À qui profite le match ?Pour la FIFA, et toutes les firmes avec qui elle travaille en bonne entente (Coca Cola, Adidas, McDonald’s…), l’enjeu est donc de taille. Tous les quatre ans, le Mondial est l’occasion de réaliser de juteux bénéfices sur le dos des budgets publics du pays accueillant. Et peu importe bien entendu l’état de délabrement dans lequel ils laisseront la situation sociale du pays. Denier hôte en date, l’Afrique du Sud a vu les surcoûts liés au Mondial dépasser les 1 700 %, faisant doubler la dette extérieure du pays ! Et chacun sait à qui la facture des dettes publiques est présentée par les gouvernements à la solde de l’ordre dominant : au peuple, même lorsque plus de la moitié de celui-ci vit au-dessous du seuil de pauvreté, ce qui est le cas en Afrique du Sud. Au Brésil, les promesses politiques initiales – le financement du Mondial serait privé et les retombées publiques – se sont rapidement inversées. Des 600 millions d’euros qui devait être assurés par des fonds privés, le budget de fonctionnement a explosé et fluctue selon les versions autour de 2,5 milliards d’euros. Seule certitude, l’argent public le renflouera dans l’écrasante majorité des cas. Le coût lié aux infrastructures, lui, est estimé à plus de 10 milliards. Quant à la suractivité économique liée à l’affluence de l’événement, ce ne sont pas les petits vendeurs à la sauvette, nombreux au Brésil, qui pourront en profiter : un périmètre de 2 kilomètres de sécurité, surprotégé par l’armée et la police, a été installé autour des stades et strictement réservé à l’activité commerciale dûment agréée par la FIFA. Stades et autres infrastructures pour lesquelles 170 000 familles vivant dans les favelas ont été délogées de force.

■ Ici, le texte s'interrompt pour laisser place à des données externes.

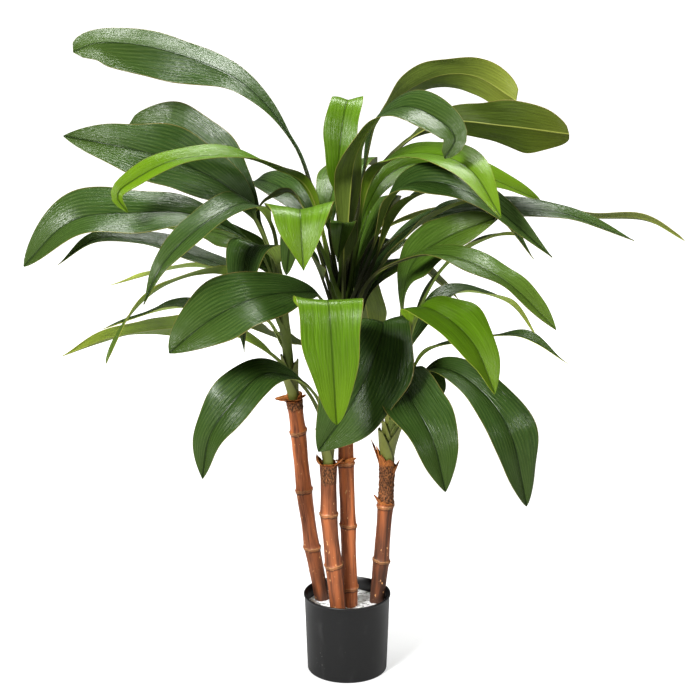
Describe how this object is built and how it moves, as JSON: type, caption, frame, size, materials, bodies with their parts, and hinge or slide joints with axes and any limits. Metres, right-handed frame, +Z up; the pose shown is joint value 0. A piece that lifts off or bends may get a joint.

Le Mondial de la révolteAussi, dans un pays où les prix flambent depuis plusieurs années déjà – pour les denrées alimentaires, les loyers ou les transports – quoi de plus légitime que de se révolter et de réclamer son dû. Dans ce Brésil, dont on aime dire que son peuple vit à l’unisson des victoires de sa « seleçao », l’équipe nationale, voilà que depuis un an le Mondial cristallise le mécontentement au point que le gouvernement et les institutions footballistiques internationales en sont venus à implorer une qualification de l’équipe du Brésil pour les huitièmes de finale et plus... Car sinon, le Mondial risquerait alors de n’être plus, aux yeux des Brésiliens, que l’immense fléau économique qu’il est en réalité. L’approche des premiers matches ne « calme » pas les esprits, et trompe les pronostics officiels, tendant même à raviver les mobilisations sociales. La lutte s’élargit, s’intensifie, s’enracine, marquée notamment par une manifestation de 20 000 personnes du mouvement des travailleurs sans toit, ainsi que par une grève des employés des transports à Sao Paulo. Un mouvement où les grèves s’additionnent aux manifestations de rue a de quoi inquiéter le gouvernement et la classe possédante brésilienne.
Les luttes sociales déjà en finale !Voilà donc un Mondial qui promet d’être chaud et plein de rebondissements. La contestation sociale s’est déjà qualifiée pour la finale, et c’est l’équipe qu’il nous faut soutenir. Notre solidarité affichée avec celles et ceux qui luttent et lutteront durant le Mondial est essentielle : contre la répression des manifestations et leur criminalisation par un possible recours aux mesures « antiterroristes » ; contre les expulsions de familles jetées à la rue par milliers ; contre l’organisation mafieuse d’une prostitution de masse qui touchera les villes où auront lieu les matches ; et contre le coût de la vie face auquel travailleurs, jeunes, paysans sans terres, habitants sans toit se dressent. Il est nécessaire de dire, ici aussi, que ceux qui luttent là-bas ne sont pas seuls face au pouvoir, et qu’ils nous montrent la marche à suivre. Comme le clame le collectif unitaire de solidarité avec ces mobilisations auquel participe le NPA, « la coupe est pleine » ! Et lorsqu’elle déborde, nos revendications et notre aspiration au changement de société doivent pouvoir se faire entendre clairement, par-delà les frontières, dans ce monde où décidément, rien, pas même le ballon de foot, ne tourne rond.